Les victimes du génocide khmer rouge au Cambodge ont cette particularité presque unique au monde d'avoir disparu sans que les corps aient jamais été restitués aux familles. Le chapitre sur l'accaparement politique des corps du génocide décrit les raisons pour lesquelles ces corps sont restés jusqu'à présent des sortes de propriété d'État, en tant que preuves du génocide, notamment par l'exposition controversée de restes humains au Musée du génocide à Phnom Penh. Le chapitre suivant observe le traitement des défunts, cette fois du côté des villageois et des fidèles bouddhistes, qui représentent 90% de la population. La grande Cérémonie annuelle des défunts permet une rencontre rituelle entre vivants et défunts au cours de laquelle tous les morts, quels qu'ils soient, sont « soignés » par les vivants et invités à rejoindre le flux du cycle des renaissances.

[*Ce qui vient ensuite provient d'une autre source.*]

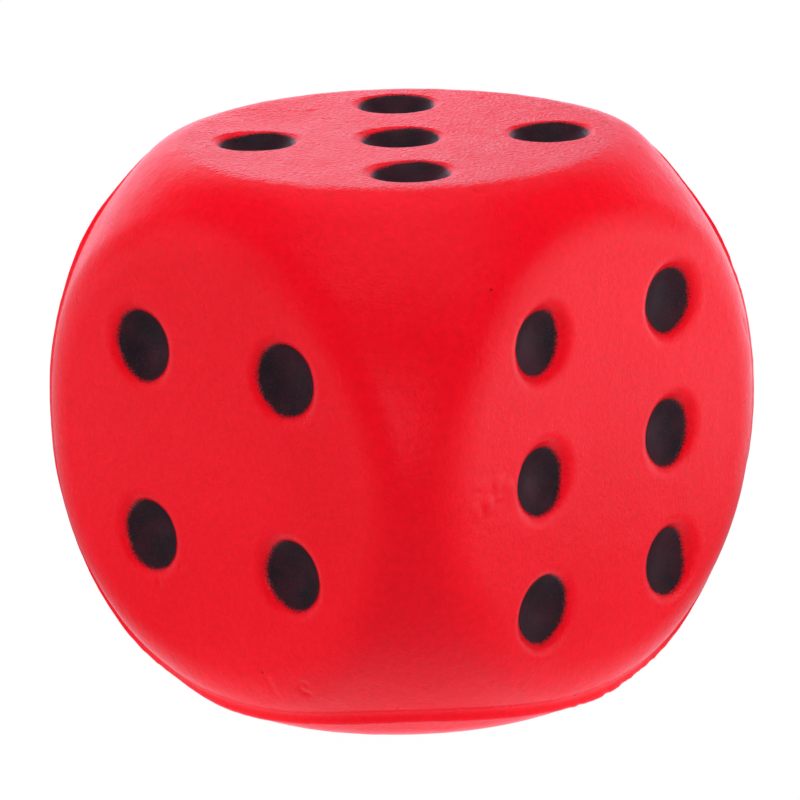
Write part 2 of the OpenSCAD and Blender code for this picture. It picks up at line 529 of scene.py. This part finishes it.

Les « lieux puissants » comme supports de mémoire plongent les lectrices et lecteurs au coeur des pratiques animistes cambodgiennes dans lesquelles certains lieux, abritant des esprits tutélaires de territoires, sont capables de conserver les traces du passé et d'y mêler les histoires individuelles des habitants des lieux. Ces lieux de mémoire particuliers servent notamment de cadre de pensée et de pratiques à certains voisins de fosses communes, contraints de cohabiter avec des morts anonymes qu'ils ont pris en charge en instaurant un dialogue ritualisé avec eux.
Cet ouvrage offre de nombreuses pistes de réflexion sur des mécanismes originaux de réparation sociale et de restauration symbolique d'un monde brisé par plusieurs années de violence et de destruction de masse. Dans une époque marquée par la reprise de conflits sanglants de grande ampleur au niveau mondial, les pratiques cambodgiennes, largement méconnues, apportent une réflexion importante sur les capacités humaines de résilience.